## Scripts that build objects
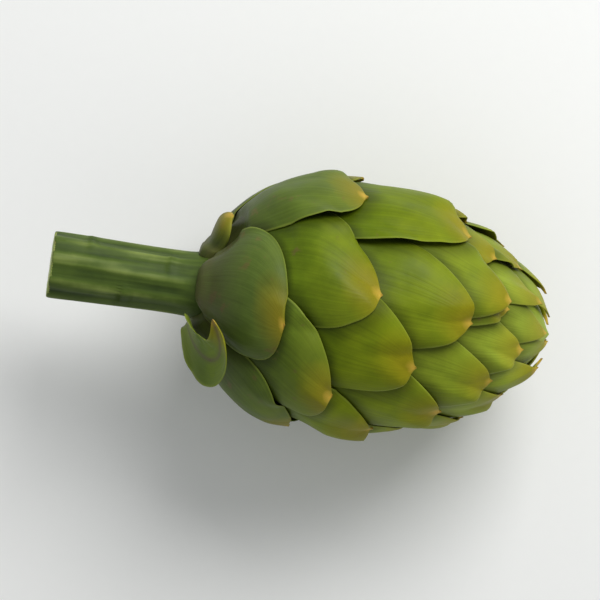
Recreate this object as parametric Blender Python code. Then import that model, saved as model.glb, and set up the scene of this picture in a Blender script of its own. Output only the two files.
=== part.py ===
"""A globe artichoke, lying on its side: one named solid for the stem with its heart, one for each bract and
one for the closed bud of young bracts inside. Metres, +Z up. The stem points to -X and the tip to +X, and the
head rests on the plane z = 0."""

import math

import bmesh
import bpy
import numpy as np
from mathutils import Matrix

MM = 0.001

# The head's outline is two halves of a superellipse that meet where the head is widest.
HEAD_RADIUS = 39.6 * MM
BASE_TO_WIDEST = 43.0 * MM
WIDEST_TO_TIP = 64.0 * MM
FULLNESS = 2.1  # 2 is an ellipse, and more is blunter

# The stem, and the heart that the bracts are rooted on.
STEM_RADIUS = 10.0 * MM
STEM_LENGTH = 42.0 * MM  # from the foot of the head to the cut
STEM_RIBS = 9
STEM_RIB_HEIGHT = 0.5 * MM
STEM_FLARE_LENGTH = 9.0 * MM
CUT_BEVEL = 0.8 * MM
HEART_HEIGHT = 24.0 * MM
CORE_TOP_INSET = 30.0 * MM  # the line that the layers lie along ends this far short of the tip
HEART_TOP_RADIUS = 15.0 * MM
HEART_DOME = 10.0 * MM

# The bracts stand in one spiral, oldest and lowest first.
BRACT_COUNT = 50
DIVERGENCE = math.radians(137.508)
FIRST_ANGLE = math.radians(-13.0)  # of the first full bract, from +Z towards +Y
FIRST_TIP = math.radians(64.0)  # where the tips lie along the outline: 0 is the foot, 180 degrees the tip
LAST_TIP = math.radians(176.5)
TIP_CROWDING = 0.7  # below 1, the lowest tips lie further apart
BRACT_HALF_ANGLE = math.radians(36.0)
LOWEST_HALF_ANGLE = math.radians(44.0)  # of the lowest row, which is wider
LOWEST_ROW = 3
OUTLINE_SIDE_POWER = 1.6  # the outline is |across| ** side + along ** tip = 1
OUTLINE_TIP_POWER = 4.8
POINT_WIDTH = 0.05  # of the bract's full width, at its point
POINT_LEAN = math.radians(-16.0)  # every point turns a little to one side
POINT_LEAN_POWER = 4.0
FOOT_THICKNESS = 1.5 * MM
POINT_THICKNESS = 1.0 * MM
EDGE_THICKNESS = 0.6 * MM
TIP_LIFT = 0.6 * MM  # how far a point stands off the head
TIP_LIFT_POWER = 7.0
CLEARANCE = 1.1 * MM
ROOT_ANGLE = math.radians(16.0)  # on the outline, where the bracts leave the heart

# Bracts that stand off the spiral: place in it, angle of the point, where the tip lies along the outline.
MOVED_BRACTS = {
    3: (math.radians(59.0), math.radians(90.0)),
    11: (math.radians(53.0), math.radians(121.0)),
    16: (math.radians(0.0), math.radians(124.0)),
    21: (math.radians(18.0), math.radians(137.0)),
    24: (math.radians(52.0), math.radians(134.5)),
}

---

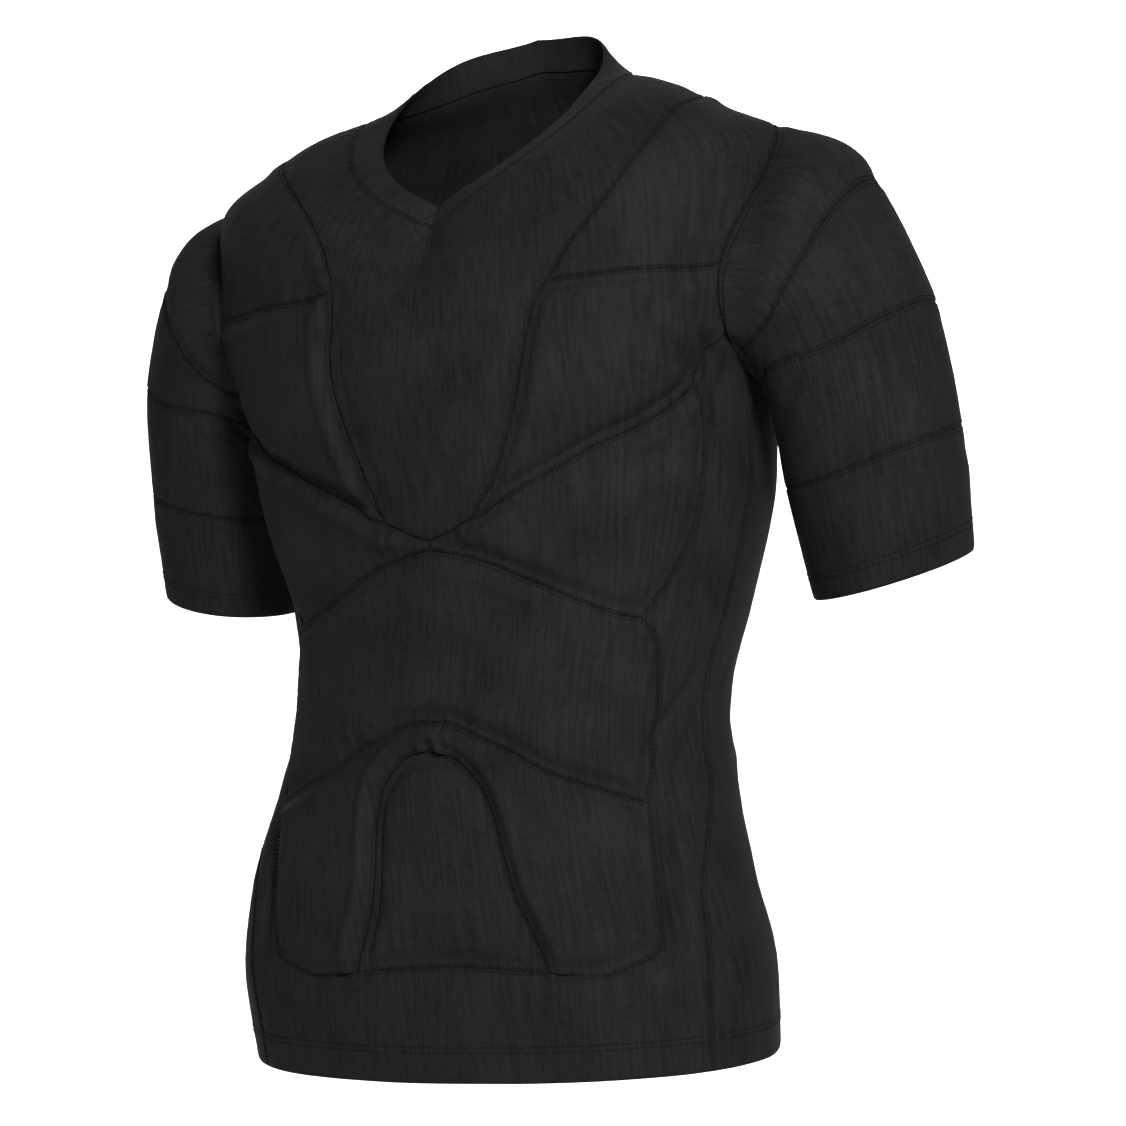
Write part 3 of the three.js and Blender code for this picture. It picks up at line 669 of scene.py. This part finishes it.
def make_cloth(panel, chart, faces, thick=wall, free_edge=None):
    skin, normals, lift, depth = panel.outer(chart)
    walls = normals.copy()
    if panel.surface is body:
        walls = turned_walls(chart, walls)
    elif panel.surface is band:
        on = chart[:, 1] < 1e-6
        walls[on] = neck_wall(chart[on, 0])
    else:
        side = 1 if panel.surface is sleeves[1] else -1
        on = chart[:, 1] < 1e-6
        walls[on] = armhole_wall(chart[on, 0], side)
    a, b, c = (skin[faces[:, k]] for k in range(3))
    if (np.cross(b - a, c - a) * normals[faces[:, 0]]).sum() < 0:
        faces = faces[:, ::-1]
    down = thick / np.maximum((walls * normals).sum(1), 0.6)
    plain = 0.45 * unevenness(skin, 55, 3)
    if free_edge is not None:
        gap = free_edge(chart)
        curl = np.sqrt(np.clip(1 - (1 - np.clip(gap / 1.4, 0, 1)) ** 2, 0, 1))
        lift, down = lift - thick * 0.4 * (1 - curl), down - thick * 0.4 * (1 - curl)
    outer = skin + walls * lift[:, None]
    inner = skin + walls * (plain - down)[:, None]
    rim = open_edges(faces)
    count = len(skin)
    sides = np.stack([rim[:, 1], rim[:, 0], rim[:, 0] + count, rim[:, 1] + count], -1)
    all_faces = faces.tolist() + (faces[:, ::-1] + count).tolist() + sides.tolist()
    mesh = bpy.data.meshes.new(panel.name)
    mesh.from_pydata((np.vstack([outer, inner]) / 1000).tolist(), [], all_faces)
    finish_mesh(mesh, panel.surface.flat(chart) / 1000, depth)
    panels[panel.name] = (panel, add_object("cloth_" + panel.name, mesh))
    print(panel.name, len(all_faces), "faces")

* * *

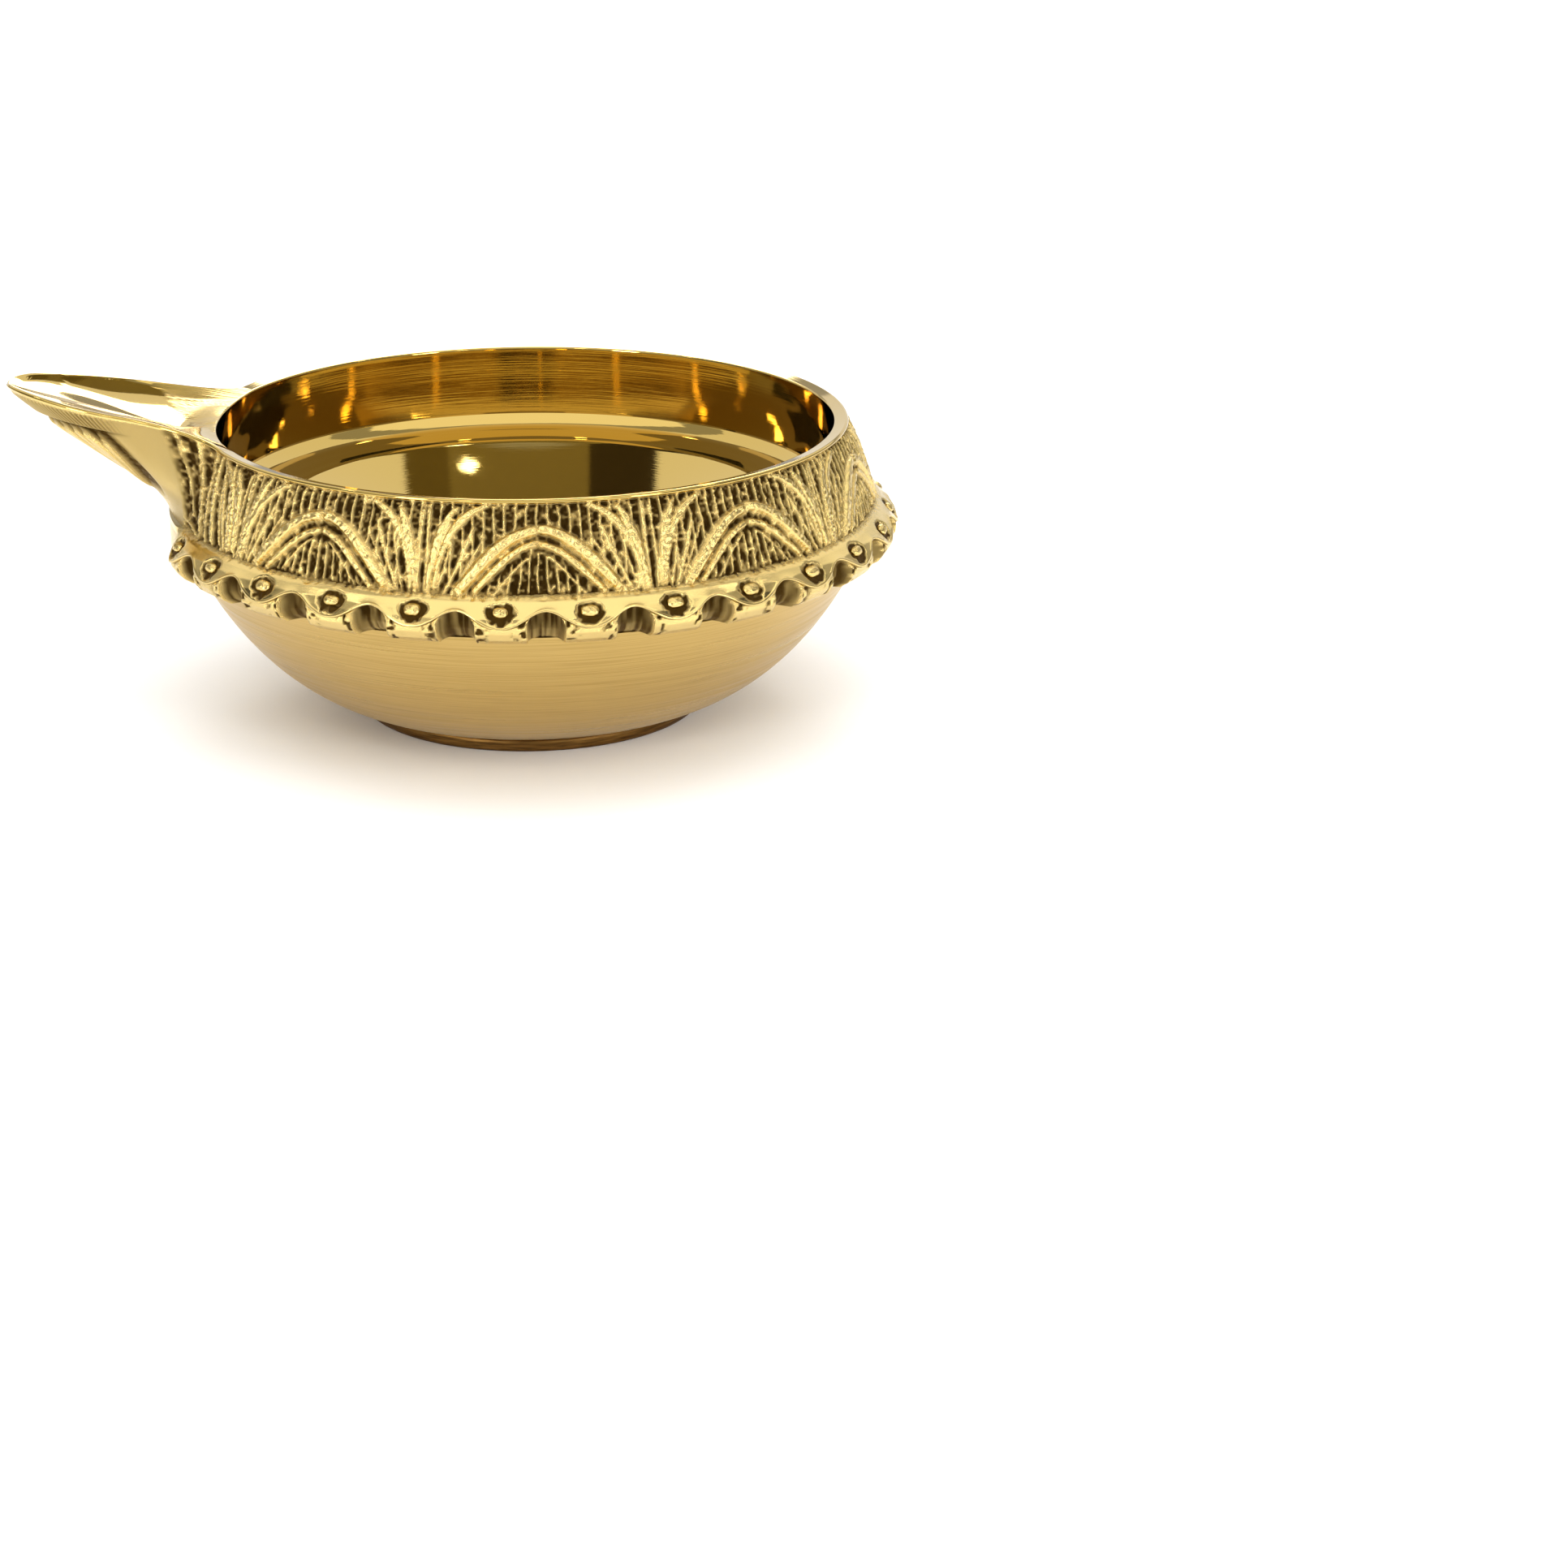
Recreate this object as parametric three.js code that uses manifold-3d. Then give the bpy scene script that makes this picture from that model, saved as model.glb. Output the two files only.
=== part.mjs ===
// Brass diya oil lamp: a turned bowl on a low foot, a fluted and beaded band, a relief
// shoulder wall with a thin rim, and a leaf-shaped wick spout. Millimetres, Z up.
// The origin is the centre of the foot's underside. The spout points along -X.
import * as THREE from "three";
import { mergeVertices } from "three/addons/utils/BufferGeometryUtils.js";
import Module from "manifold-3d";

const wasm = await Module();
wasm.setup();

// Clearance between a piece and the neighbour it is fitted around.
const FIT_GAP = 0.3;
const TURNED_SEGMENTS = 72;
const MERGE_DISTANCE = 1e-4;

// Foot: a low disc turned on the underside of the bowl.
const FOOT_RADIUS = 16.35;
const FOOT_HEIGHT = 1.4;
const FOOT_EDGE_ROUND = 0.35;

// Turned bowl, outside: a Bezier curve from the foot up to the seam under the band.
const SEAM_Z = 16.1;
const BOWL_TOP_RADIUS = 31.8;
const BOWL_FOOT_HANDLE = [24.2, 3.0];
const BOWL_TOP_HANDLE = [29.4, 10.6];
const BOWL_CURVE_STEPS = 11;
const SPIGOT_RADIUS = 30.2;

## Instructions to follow
Scan the listing above. Collect all lines with the word "manifold".

## Solved exercise
Recreate this object as parametric three.js code that uses manifold-3d. Then give the bpy scene script that makes this picture from that model, saved as model.glb. Output the two files only.
import Module from "manifold-3d";